While the council said it will not comment on individual cases, it said birth registration would recommence soon.
The spokesperson added: “During the course of last weekend the government issued advice to all councils that they can recommence birth registrations.
“As these registrations will be face-to-face, we are able to start only once we have safe plans in place for the parents and our staff.
“We will therefore shortly be confirming arrangements for appointments and for dealing with those who have been waiting to register a birth.
“We will be making contact with parents waiting to register the birth of their baby (born in Oxfordshire) in date order.”
However, many families who insist their personal situation is ‘urgent’ have still not been contacted.

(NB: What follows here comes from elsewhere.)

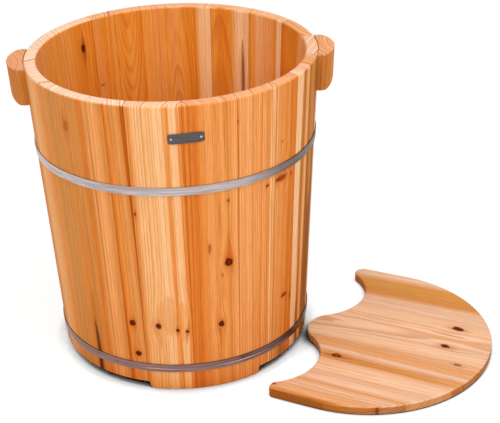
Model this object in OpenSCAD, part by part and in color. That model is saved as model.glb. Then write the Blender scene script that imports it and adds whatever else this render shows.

Such is the case of Zuzana Miyahara Kratka, whose daughter Juliette is eight weeks old and is about to lose her right to Japanese nationality unless she is registered with the Japanese Embassy within 12 weeks of birth.
For the registration to happen, a birth certificate is required with its translation into Japanese.
However, after months of back-and-forth with the council, the Japanese Embassy and Mrs Kratka’s local MP Anneliese Dodds, an appointment has still not been confirmed.
Oxfordshire County Council said it would now be registering births chronologically, starting with the oldest babies first.